[start of Data extract]

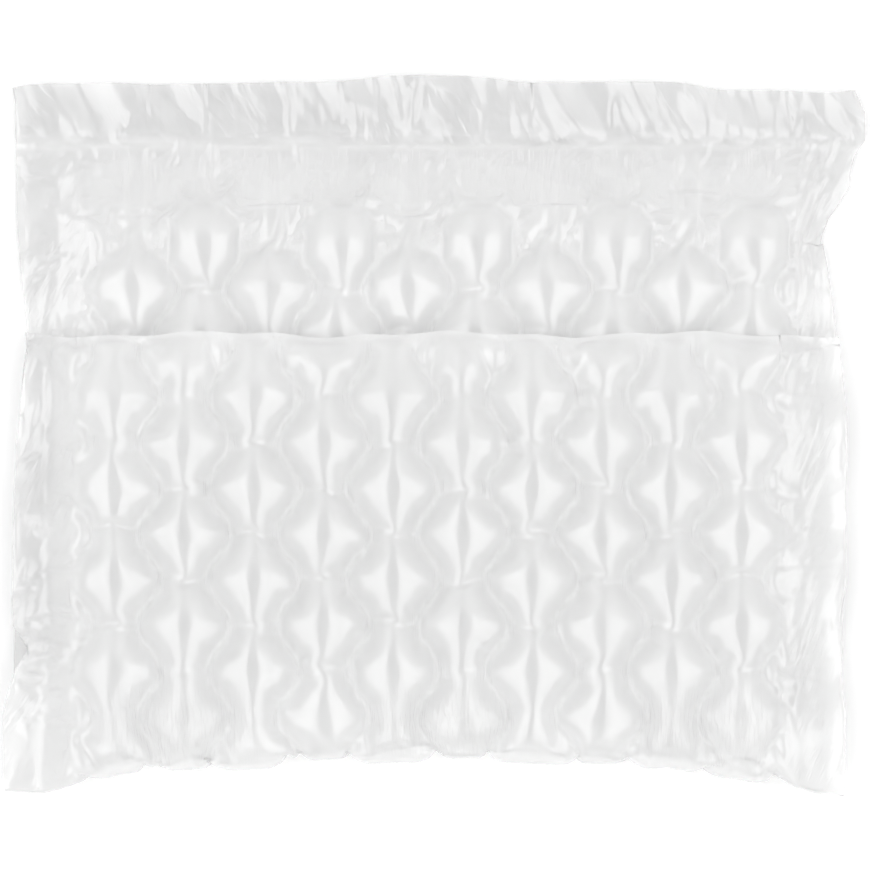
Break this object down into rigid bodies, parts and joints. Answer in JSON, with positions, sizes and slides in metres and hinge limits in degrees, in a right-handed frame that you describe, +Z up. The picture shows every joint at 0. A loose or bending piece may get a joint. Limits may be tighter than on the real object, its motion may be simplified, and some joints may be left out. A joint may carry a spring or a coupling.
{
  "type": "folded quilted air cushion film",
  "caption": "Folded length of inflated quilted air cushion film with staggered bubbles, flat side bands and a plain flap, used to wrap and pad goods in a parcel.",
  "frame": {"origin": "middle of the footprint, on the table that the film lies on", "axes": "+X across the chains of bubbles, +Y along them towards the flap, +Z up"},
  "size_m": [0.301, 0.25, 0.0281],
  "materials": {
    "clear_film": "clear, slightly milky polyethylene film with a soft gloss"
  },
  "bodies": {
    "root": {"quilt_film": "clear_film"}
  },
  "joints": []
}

[end of Data extract]

§ What you have to do:
Without leaving anything out, quote all the data.

§ Worked solution:
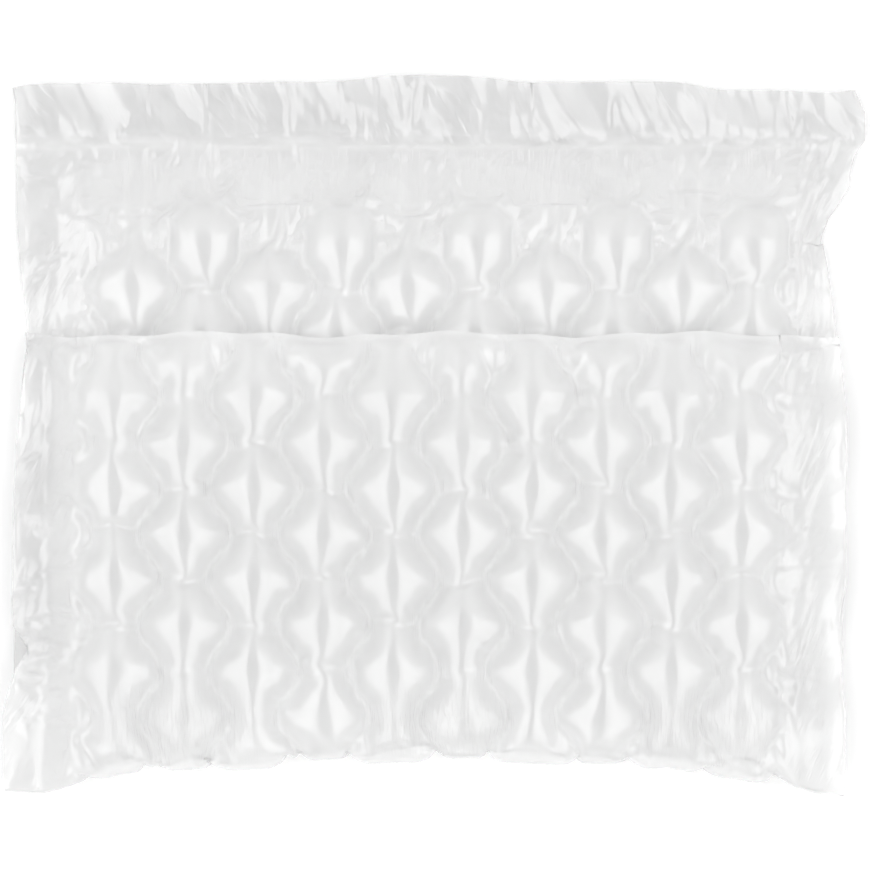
Break this object down into rigid bodies, parts and joints. Answer in JSON, with positions, sizes and slides in metres and hinge limits in degrees, in a right-handed frame that you describe, +Z up. The picture shows every joint at 0. A loose or bending piece may get a joint. Limits may be tighter than on the real object, its motion may be simplified, and some joints may be left out. A joint may carry a spring or a coupling.
{
  "type": "folded quilted air cushion film",
  "caption": "Folded length of inflated quilted air cushion film with staggered bubbles, flat side bands and a plain flap, used to wrap and pad goods in a parcel.",
  "frame": {"origin": "middle of the footprint, on the table that the film lies on", "axes": "+X across the chains of bubbles, +Y along them towards the flap, +Z up"},
  "size_m": [0.301, 0.25, 0.0281],
  "materials": {
    "clear_film": "clear, slightly milky polyethylene film with a soft gloss"
  },
  "bodies": {
    "root": {"quilt_film": "clear_film"}
  },
  "joints": []
}